-- Supplied data start --

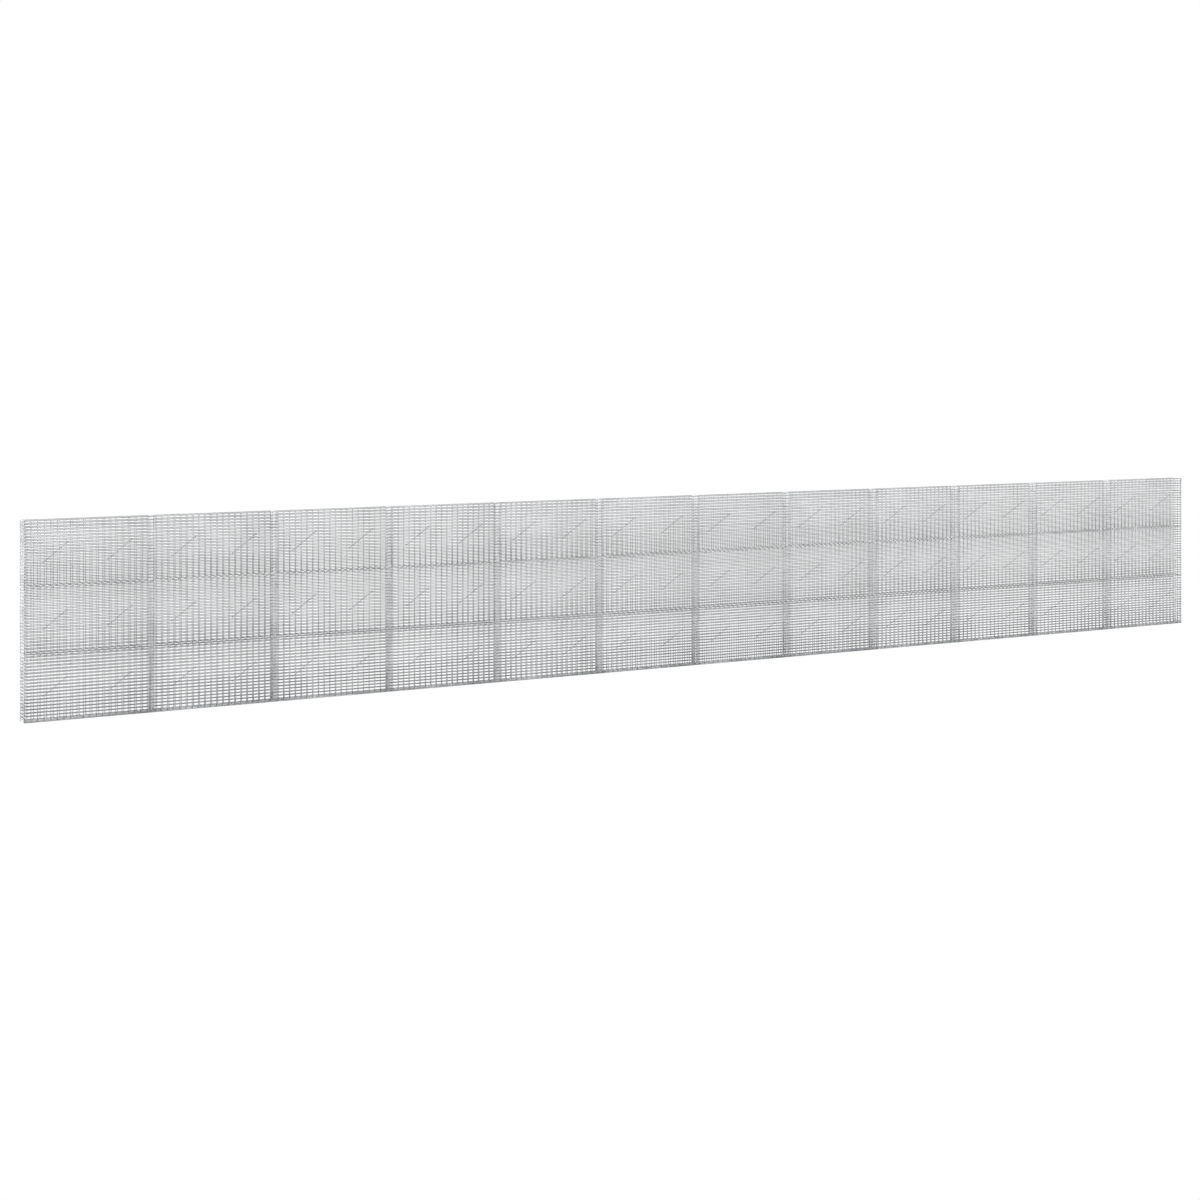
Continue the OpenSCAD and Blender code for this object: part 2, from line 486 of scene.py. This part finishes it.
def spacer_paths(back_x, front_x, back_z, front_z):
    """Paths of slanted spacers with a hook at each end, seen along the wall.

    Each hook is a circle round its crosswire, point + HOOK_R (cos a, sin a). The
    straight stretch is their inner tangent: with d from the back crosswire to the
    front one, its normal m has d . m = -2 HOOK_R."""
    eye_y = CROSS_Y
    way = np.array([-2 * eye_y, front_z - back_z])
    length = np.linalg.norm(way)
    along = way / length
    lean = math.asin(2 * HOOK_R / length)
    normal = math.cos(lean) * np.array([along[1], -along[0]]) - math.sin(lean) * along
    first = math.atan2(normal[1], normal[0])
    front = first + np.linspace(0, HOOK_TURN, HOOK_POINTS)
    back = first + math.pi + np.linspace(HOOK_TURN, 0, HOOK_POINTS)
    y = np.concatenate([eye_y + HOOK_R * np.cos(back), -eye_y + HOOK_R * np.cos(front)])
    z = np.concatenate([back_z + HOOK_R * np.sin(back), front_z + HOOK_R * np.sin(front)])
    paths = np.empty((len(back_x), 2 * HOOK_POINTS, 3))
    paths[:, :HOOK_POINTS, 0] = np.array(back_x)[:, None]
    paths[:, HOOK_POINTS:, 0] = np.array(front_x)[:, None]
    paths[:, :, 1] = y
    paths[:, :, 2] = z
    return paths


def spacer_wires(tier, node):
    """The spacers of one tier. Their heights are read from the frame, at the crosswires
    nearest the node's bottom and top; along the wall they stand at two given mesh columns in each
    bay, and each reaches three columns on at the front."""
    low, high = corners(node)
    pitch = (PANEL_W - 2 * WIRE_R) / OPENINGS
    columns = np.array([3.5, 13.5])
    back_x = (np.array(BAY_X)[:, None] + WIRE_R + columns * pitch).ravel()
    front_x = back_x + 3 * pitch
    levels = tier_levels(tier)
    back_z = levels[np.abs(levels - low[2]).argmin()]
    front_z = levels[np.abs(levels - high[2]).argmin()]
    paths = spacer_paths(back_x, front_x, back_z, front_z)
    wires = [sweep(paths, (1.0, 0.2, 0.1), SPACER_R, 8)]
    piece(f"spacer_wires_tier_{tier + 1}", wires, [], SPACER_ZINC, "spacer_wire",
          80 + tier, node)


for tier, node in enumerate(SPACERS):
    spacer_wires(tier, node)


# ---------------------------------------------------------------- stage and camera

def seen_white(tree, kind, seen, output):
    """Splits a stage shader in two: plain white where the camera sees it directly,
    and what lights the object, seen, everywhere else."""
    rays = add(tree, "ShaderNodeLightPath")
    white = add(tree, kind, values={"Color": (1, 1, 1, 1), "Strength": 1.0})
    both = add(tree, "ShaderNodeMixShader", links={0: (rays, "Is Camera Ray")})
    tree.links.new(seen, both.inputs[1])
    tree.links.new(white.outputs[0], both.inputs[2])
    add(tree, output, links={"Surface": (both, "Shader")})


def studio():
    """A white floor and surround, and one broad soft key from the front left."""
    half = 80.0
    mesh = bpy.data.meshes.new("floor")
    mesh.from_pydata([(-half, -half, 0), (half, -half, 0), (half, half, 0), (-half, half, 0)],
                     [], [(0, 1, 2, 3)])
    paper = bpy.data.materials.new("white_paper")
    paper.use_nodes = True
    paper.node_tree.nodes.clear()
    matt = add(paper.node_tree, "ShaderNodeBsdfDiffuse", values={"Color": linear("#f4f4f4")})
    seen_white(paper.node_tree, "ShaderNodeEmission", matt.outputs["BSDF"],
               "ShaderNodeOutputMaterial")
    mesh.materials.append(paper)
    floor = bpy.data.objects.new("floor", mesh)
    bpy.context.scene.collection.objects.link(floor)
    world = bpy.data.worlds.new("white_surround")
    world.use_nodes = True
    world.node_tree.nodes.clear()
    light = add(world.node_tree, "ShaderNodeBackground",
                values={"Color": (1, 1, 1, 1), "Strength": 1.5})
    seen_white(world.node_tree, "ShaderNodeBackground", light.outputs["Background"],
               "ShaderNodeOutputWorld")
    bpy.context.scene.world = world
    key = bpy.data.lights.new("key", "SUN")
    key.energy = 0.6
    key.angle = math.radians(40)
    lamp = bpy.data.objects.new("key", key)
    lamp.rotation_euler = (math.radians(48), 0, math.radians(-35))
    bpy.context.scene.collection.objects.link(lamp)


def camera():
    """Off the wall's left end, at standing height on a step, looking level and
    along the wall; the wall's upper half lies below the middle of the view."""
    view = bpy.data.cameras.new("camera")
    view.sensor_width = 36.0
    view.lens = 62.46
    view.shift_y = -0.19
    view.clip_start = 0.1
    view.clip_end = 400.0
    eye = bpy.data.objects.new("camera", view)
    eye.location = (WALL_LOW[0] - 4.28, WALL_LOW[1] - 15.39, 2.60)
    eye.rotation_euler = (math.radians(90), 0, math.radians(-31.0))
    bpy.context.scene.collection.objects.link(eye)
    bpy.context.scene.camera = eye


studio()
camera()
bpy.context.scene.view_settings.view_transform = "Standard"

-- Supplied data end --

◆ **Task instructions**:
Write down every line of the data exactly as it appears above.

◆ **Full output**:
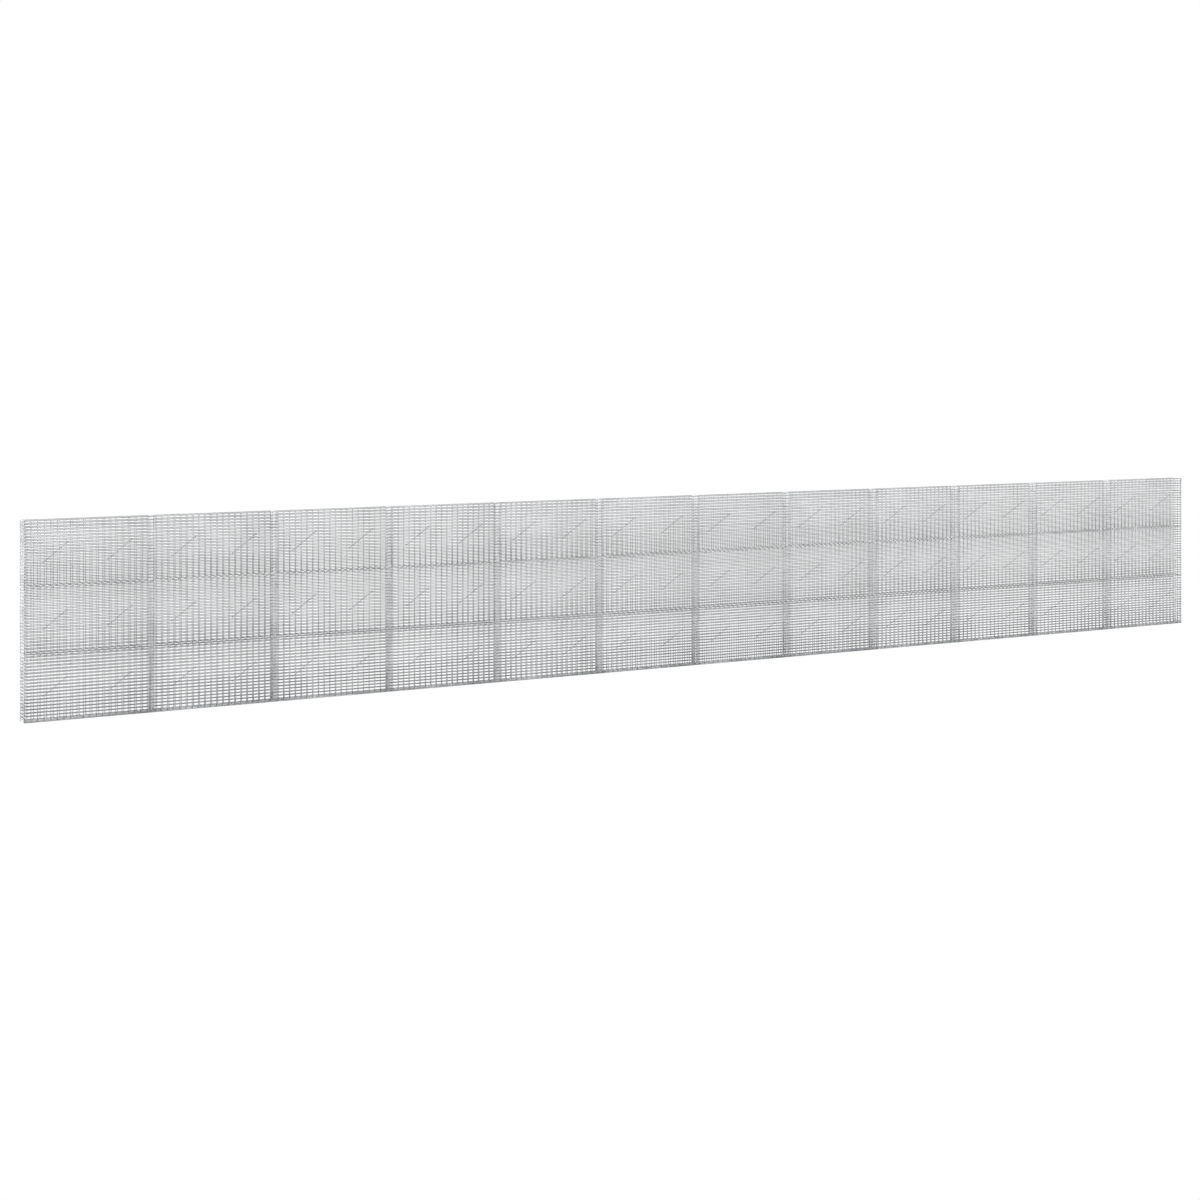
Continue the OpenSCAD and Blender code for this object: part 2, from line 486 of scene.py. This part finishes it.
def spacer_paths(back_x, front_x, back_z, front_z):
    """Paths of slanted spacers with a hook at each end, seen along the wall.

    Each hook is a circle round its crosswire, point + HOOK_R (cos a, sin a). The
    straight stretch is their inner tangent: with d from the back crosswire to the
    front one, its normal m has d . m = -2 HOOK_R."""
    eye_y = CROSS_Y
    way = np.array([-2 * eye_y, front_z - back_z])
    length = np.linalg.norm(way)
    along = way / length
    lean = math.asin(2 * HOOK_R / length)
    normal = math.cos(lean) * np.array([along[1], -along[0]]) - math.sin(lean) * along
    first = math.atan2(normal[1], normal[0])
    front = first + np.linspace(0, HOOK_TURN, HOOK_POINTS)
    back = first + math.pi + np.linspace(HOOK_TURN, 0, HOOK_POINTS)
    y = np.concatenate([eye_y + HOOK_R * np.cos(back), -eye_y + HOOK_R * np.cos(front)])
    z = np.concatenate([back_z + HOOK_R * np.sin(back), front_z + HOOK_R * np.sin(front)])
    paths = np.empty((len(back_x), 2 * HOOK_POINTS, 3))
    paths[:, :HOOK_POINTS, 0] = np.array(back_x)[:, None]
    paths[:, HOOK_POINTS:, 0] = np.array(front_x)[:, None]
    paths[:, :, 1] = y
    paths[:, :, 2] = z
    return paths


def spacer_wires(tier, node):
    """The spacers of one tier. Their heights are read from the frame, at the crosswires
    nearest the node's bottom and top; along the wall they stand at two given mesh columns in each
    bay, and each reaches three columns on at the front."""
    low, high = corners(node)
    pitch = (PANEL_W - 2 * WIRE_R) / OPENINGS
    columns = np.array([3.5, 13.5])
    back_x = (np.array(BAY_X)[:, None] + WIRE_R + columns * pitch).ravel()
    front_x = back_x + 3 * pitch
    levels = tier_levels(tier)
    back_z = levels[np.abs(levels - low[2]).argmin()]
    front_z = levels[np.abs(levels - high[2]).argmin()]
    paths = spacer_paths(back_x, front_x, back_z, front_z)
    wires = [sweep(paths, (1.0, 0.2, 0.1), SPACER_R, 8)]
    piece(f"spacer_wires_tier_{tier + 1}", wires, [], SPACER_ZINC, "spacer_wire",
          80 + tier, node)


for tier, node in enumerate(SPACERS):
    spacer_wires(tier, node)


# ---------------------------------------------------------------- stage and camera

def seen_white(tree, kind, seen, output):
    """Splits a stage shader in two: plain white where the camera sees it directly,
    and what lights the object, seen, everywhere else."""
    rays = add(tree, "ShaderNodeLightPath")
    white = add(tree, kind, values={"Color": (1, 1, 1, 1), "Strength": 1.0})
    both = add(tree, "ShaderNodeMixShader", links={0: (rays, "Is Camera Ray")})
    tree.links.new(seen, both.inputs[1])
    tree.links.new(white.outputs[0], both.inputs[2])
    add(tree, output, links={"Surface": (both, "Shader")})


def studio():
    """A white floor and surround, and one broad soft key from the front left."""
    half = 80.0
    mesh = bpy.data.meshes.new("floor")
    mesh.from_pydata([(-half, -half, 0), (half, -half, 0), (half, half, 0), (-half, half, 0)],
                     [], [(0, 1, 2, 3)])
    paper = bpy.data.materials.new("white_paper")
    paper.use_nodes = True
    paper.node_tree.nodes.clear()
    matt = add(paper.node_tree, "ShaderNodeBsdfDiffuse", values={"Color": linear("#f4f4f4")})
    seen_white(paper.node_tree, "ShaderNodeEmission", matt.outputs["BSDF"],
               "ShaderNodeOutputMaterial")
    mesh.materials.append(paper)
    floor = bpy.data.objects.new("floor", mesh)
    bpy.context.scene.collection.objects.link(floor)
    world = bpy.data.worlds.new("white_surround")
    world.use_nodes = True
    world.node_tree.nodes.clear()
    light = add(world.node_tree, "ShaderNodeBackground",
                values={"Color": (1, 1, 1, 1), "Strength": 1.5})
    seen_white(world.node_tree, "ShaderNodeBackground", light.outputs["Background"],
               "ShaderNodeOutputWorld")
    bpy.context.scene.world = world
    key = bpy.data.lights.new("key", "SUN")
    key.energy = 0.6
    key.angle = math.radians(40)
    lamp = bpy.data.objects.new("key", key)
    lamp.rotation_euler = (math.radians(48), 0, math.radians(-35))
    bpy.context.scene.collection.objects.link(lamp)


def camera():
    """Off the wall's left end, at standing height on a step, looking level and
    along the wall; the wall's upper half lies below the middle of the view."""
    view = bpy.data.cameras.new("camera")
    view.sensor_width = 36.0
    view.lens = 62.46
    view.shift_y = -0.19
    view.clip_start = 0.1
    view.clip_end = 400.0
    eye = bpy.data.objects.new("camera", view)
    eye.location = (WALL_LOW[0] - 4.28, WALL_LOW[1] - 15.39, 2.60)
    eye.rotation_euler = (math.radians(90), 0, math.radians(-31.0))
    bpy.context.scene.collection.objects.link(eye)
    bpy.context.scene.camera = eye


studio()
camera()
bpy.context.scene.view_settings.view_transform = "Standard"